2024: General Elections held under old 1971 Census boundaries.
2025-2026: Conduct the fresh Census.
2026-2027: Delimitation Commission redraws map, expands Lok Sabha seats to 800+.
2028: States see their terms adjusted (either extended or curtailed) via Constitutional mechanism.
2029: The First General Election under the new Delimitation, with 33% women reservation, held simultaneously with all State Assemblies.
This is the "Architect's Gambit." By 2034, India's electoral landscape will be unrecognizable from today's.
Was the Special Session of Parliament a success?
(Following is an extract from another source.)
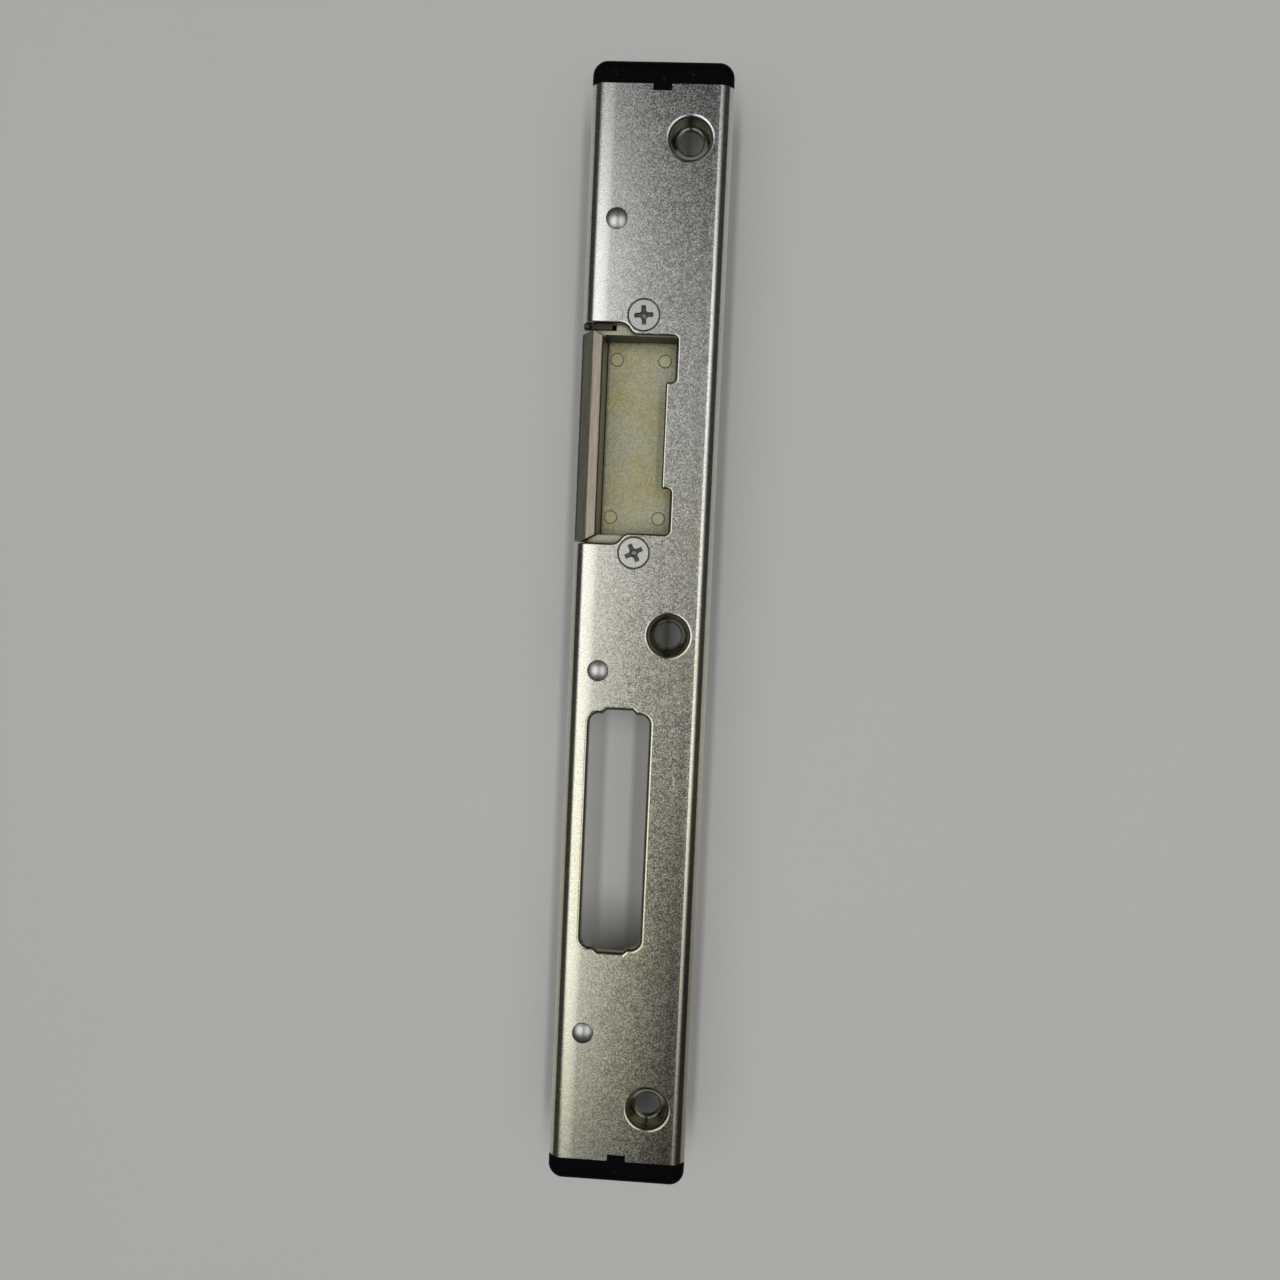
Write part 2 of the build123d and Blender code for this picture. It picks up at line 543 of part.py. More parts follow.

For the Government: Absolutely. It was a tactical masterstroke. It allowed the BJP to dominate the news cycle with a "pro-women" image while burying the contentious Adani-Hindenburg debate and the Manipur crisis under a pile of legislative nostalgia and gender empowerment rhetoric. They have secured a powerful electoral plank for 2024 without any immediate risk of intra-party rebellion over ticket distribution.
For the Opposition: It was a relief and a trap. They managed to show unity in supporting the Bill, avoiding a PR disaster. But they were left looking reactive rather than proactive. The I.N.D.I.A bloc's meeting in Mumbai was completely overshadowed by the events in Delhi.
For the Indian Voter: The long-term implications are profound. The Women's Reservation Bill, once implemented, could change the very texture of political debate in this country, moving it away from muscle power and towards issues of health, education, and safety. However, the Delimitation exercise poses the greatest threat to the federal compact since the reorganization of states in 1956. How the government manages the North-South trust deficit will determine whether 2029 is a year of smooth democratic transition or a year of constitutional crisis.
The Special Session was not the end of a process; it was the starter pistol for a race to reshape the Republic. The old Parliament building may be a museum now, but the deals and tensions forged in that final week will echo in the new triangular building for generations to come.